* [DATA SEGMENT]
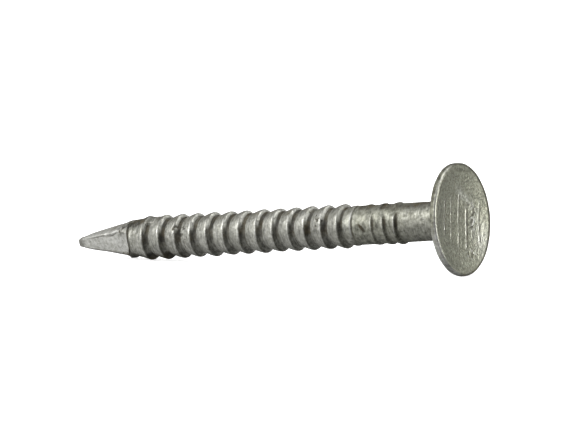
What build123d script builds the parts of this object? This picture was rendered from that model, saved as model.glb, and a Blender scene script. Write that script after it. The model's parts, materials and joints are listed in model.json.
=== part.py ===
from build123d import *

import math
import os

# Ring-shank roofing nail, cold-headed from one length of wire and dipped in
# zinc. The axis of the nail is X: the head is towards +X and the point is
# towards -X. The origin is on the axis, in the plane of the head's underside.
# The wire is divided where the way it is formed changes, and each length
# meets the next on a plane across the axis. All sizes are in millimetres.

# Overall sizes
nail_length = 38.1
shank_diameter = 3.43
head_diameter = 9.85
head_thickness = 0.60

# Head
rim_lower_radius = 0.15
rim_upper_radius = 0.16
rim_land_width = 0.55
dish_depth = 0.12
dish_floor_diameter = 7.5
impression_width = 7.3
impression_height = 5.3
impression_depth = 0.06
impression_turn = -9.5
neck_fillet_radius = 0.35
hub_length = 0.50

# Ridges that the heading punch leaves on the floor of its impression
punch_ridge_count = 6
punch_ridge_pitch = 1.2
punch_ridge_width = 0.30
punch_ridge_height = 0.07
punch_ridge_clearance = 0.12

# Plain neck, and the ridges left by the gripping dies
neck_end = -5.0
grip_end = -10.2
grip_ridge_positions = (-9.7, -7.8, -6.7, -5.55)
grip_ridge_heights = (0.06, 0.09, 0.12, 0.15)
grip_ridge_length = 0.90
grip_ridge_edge_radius = 0.25

# Annular rings: steep towards the head, gentle towards the point
ring_count = 13
ring_pitch = 1.645
last_ring = -11.12
ring_crest_diameter = 3.86
ring_root_diameter = 3.22
ring_crest_land = 0.22
ring_root_land = 0.14
ring_steep_length = 0.46
ring_edge_radius = 0.14

# Diamond point: four flats that run down to a blunt tip. Where they start, the
# corners between them are still round with the diameter of a low lead ring.
rings_end = -32.3
lead_ring_diameter = 3.34
point_base_flats = 2.76
point_tip_flats = 0.66
point_base_corner = 0.32
point_tip_corner = 0.16
point_roll = 15.0
tip_round = 0.14

# Sizes that follow from the ones above
shank_radius = shank_diameter / 2
head_radius = head_diameter / 2
crest_radius = ring_crest_diameter / 2
root_radius = ring_root_diameter / 2
lead_radius = lead_ring_diameter / 2
dish_floor_radius = dish_floor_diameter / 2
rim_land_outer = head_radius - rim_upper_radius
rim_land_inner = rim_land_outer - rim_land_width
dish_floor = head_thickness - dish_depth
impression_floor = dish_floor - impression_depth
ridge_reach_width = impression_width / 2 - punch_ridge_clearance
ridge_reach_height = impression_height / 2 - punch_ridge_clearance


def head_outline():
    """Corners of half the head's section, from the axis at the top face round to the hub."""
    return [
        (-hub_length, 0),
        (dish_floor, 0),
        (dish_floor, dish_floor_radius),
        (head_thickness, rim_land_inner),
        (head_thickness, head_radius),
        (0, head_radius),
        (0, shank_radius),
        (-hub_length, shank_radius),
    ]


def grip_outline():
    """Corners of half the gripped length's section, from the ring end to the neck end."""
    half_ridge = grip_ridge_length / 2
    corners = [(grip_end, 0), (grip_end, shank_radius)]
    for position, height in zip(grip_ridge_positions, grip_ridge_heights):
        corners.append((position - half_ridge, shank_radius))
        corners.append((position, shank_radius + height))
        corners.append((position + half_ridge, shank_radius))
    corners.append((neck_end, shank_radius))
    corners.append((neck_end, 0))
    return corners


def ring_outline():
    """Corners of half the ringed length's section, from the point end to the grip end."""
    half_land = ring_crest_land / 2
    corners = [(rings_end, 0), (rings_end, root_radius)]
    for step in range(ring_count - 1, -1, -1):
        crest = last_ring - step * ring_pitch
        root = crest + half_land + ring_steep_length
        corners.append((crest - half_land, crest_radius))
        corners.append((crest + half_land, crest_radius))
        corners.append((root, root_radius))
        if step > 0:
            corners.append((root + ring_root_land, root_radius))
    corners.append((grip_end, shank_radius))
    corners.append((grip_end, 0))
    return corners


def corners_at(section, radius):
    """The corners of a section that lie at this distance from the axis."""
    return section.vertices().filter_by(lambda v: math.isclose(v.Y, radius, abs_tol=1e-6))


# Head, with the fillet that joins it to the wire
with BuildPart() as head:
    with BuildSketch(Plane.XZ) as head_section:
        with BuildLine() as head_edge:
            Polyline(*head_outline(), close=True)
        make_face()
        fillet(corners_at(head_section, head_radius).sort_by(Axis.X)[-1], radius=rim_upper_radius)
        fillet(corners_at(head_section, head_radius).sort_by(Axis.X)[0], radius=rim_lower_radius)
    revolve(axis=Axis.X)
    under_edge = head.edges().filter_by(GeomType.CIRCLE).filter_by_position(Axis.X, 0, 0)
    fillet(under_edge.sort_by(SortBy.RADIUS)[0], radius=neck_fillet_radius)
    with BuildSketch(Plane.YZ.offset(impression_floor)):
        Ellipse(impression_width / 2, impression_height / 2, rotation=impression_turn)
    extrude(amount=impression_depth, mode=Mode.SUBTRACT)
    with BuildSketch(Plane.YZ.offset(impression_floor)):
        with Locations(Rotation(0, 0, impression_turn)):
            with GridLocations(punch_ridge_pitch, 0, punch_ridge_count, 1):
                Rectangle(punch_ridge_width, impression_height)
            Ellipse(ridge_reach_width, ridge_reach_height, mode=Mode.INTERSECT)
    extrude(amount=punch_ridge_height)

# Plain neck under the head
with BuildPart() as neck:
    with BuildSketch(Plane.YZ.offset(neck_end)):
        Circle(shank_radius)
    extrude(amount=-hub_length - neck_end)

# Length held by the gripping dies, with their shallow ridges
with BuildPart() as grip_shank:
    with BuildSketch(Plane.XZ) as grip_section:
        with BuildLine() as grip_edge:
            Polyline(*grip_outline(), close=True)
        make_face()
        for height in grip_ridge_heights:
            fillet(corners_at(grip_section, shank_radius + height), radius=grip_ridge_edge_radius)
    revolve(axis=Axis.X)

# Ringed length
with BuildPart() as ring_shank:
    with BuildSketch(Plane.XZ) as ring_section:
        with BuildLine() as ring_edge:
            Polyline(*ring_outline(), close=True)
        make_face()
        fillet(corners_at(ring_section, crest_radius), radius=ring_edge_radius)
    revolve(axis=Axis.X)

# Diamond point
with BuildPart() as point:
    with BuildSketch(Plane.YZ.offset(rings_end)):
        with Locations(Rotation(0, 0, point_roll)):
            RectangleRounded(point_base_flats, point_base_flats, point_base_corner)
    with BuildSketch(Plane.YZ.offset(-nail_length)):
        with Locations(Rotation(0, 0, point_roll)):
            RectangleRounded(point_tip_flats, point_tip_flats, point_tip_corner)
    loft()
    with BuildSketch(Plane.YZ.offset(rings_end)):
        Circle(lead_radius)
    extrude(amount=-rings_end - nail_length, mode=Mode.INTERSECT)
    fillet(point.faces().sort_by(Axis.X)[0].edges(), radius=tip_round)

os.makedirs("parts", exist_ok=True)

head.part.label = "head"
export_step(head.part, "parts/head.step")

neck.part.label = "neck"
export_step(neck.part, "parts/neck.step")

grip_shank.part.label = "grip_shank"
export_step(grip_shank.part, "parts/grip_shank.step")

ring_shank.part.label = "ring_shank"
export_step(ring_shank.part, "parts/ring_shank.step")

point.part.label = "point"
export_step(point.part, "parts/point.step")
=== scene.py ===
import json
import math

import bpy
import numpy as np
from mathutils import Matrix, Vector


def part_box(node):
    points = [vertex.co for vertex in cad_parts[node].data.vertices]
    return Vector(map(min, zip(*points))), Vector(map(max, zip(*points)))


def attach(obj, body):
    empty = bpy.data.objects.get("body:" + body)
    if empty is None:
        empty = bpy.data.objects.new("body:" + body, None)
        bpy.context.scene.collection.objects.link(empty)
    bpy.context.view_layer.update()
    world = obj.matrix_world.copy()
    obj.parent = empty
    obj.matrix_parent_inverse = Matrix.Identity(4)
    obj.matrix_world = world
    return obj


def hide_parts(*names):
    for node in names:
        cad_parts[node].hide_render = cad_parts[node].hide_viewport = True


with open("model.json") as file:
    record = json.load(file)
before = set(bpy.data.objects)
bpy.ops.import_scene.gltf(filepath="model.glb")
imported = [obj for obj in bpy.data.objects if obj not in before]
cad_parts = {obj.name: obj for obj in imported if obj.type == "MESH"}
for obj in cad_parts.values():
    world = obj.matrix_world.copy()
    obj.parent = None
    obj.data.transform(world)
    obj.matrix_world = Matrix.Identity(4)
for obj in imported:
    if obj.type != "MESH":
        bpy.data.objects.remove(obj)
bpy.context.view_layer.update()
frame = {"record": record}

# Looks for a hot-dip galvanised ring-shank roofing nail.
# The nail's axis is X, with the head towards +X. Lengths below are in
# millimetres and are turned into metres when a mesh is made. An angle goes
# round the axis from the side that faces -Y, through the top (+Z) at 90.
MM = 0.001
SEED = 7

# ---------------------------------------------------------------- the frame

RECORD = frame["record"]
MOUNTS = {m["name"]: m for m in RECORD["mounts"]}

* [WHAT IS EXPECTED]
The lines from the top of the data above down to the line containing "ring_edge_radius = 0.14" are to be copied exactly; no other line should appear.

* [OUTPUT]
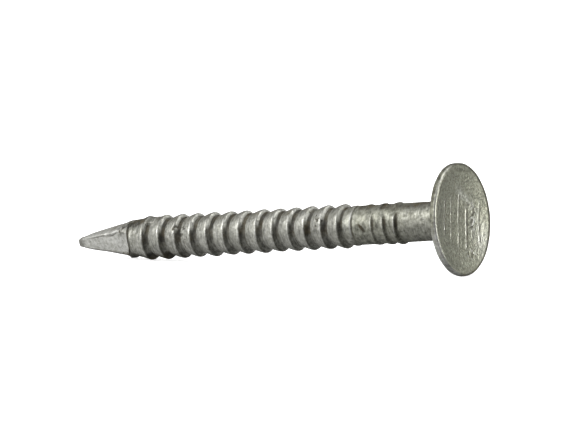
What build123d script builds the parts of this object? This picture was rendered from that model, saved as model.glb, and a Blender scene script. Write that script after it. The model's parts, materials and joints are listed in model.json.
=== part.py ===
from build123d import *

import math
import os

# Ring-shank roofing nail, cold-headed from one length of wire and dipped in
# zinc. The axis of the nail is X: the head is towards +X and the point is
# towards -X. The origin is on the axis, in the plane of the head's underside.
# The wire is divided where the way it is formed changes, and each length
# meets the next on a plane across the axis. All sizes are in millimetres.

# Overall sizes
nail_length = 38.1
shank_diameter = 3.43
head_diameter = 9.85
head_thickness = 0.60

# Head
rim_lower_radius = 0.15
rim_upper_radius = 0.16
rim_land_width = 0.55
dish_depth = 0.12
dish_floor_diameter = 7.5
impression_width = 7.3
impression_height = 5.3
impression_depth = 0.06
impression_turn = -9.5
neck_fillet_radius = 0.35
hub_length = 0.50

# Ridges that the heading punch leaves on the floor of its impression
punch_ridge_count = 6
punch_ridge_pitch = 1.2
punch_ridge_width = 0.30
punch_ridge_height = 0.07
punch_ridge_clearance = 0.12

# Plain neck, and the ridges left by the gripping dies
neck_end = -5.0
grip_end = -10.2
grip_ridge_positions = (-9.7, -7.8, -6.7, -5.55)
grip_ridge_heights = (0.06, 0.09, 0.12, 0.15)
grip_ridge_length = 0.90
grip_ridge_edge_radius = 0.25

# Annular rings: steep towards the head, gentle towards the point
ring_count = 13
ring_pitch = 1.645
last_ring = -11.12
ring_crest_diameter = 3.86
ring_root_diameter = 3.22
ring_crest_land = 0.22
ring_root_land = 0.14
ring_steep_length = 0.46
ring_edge_radius = 0.14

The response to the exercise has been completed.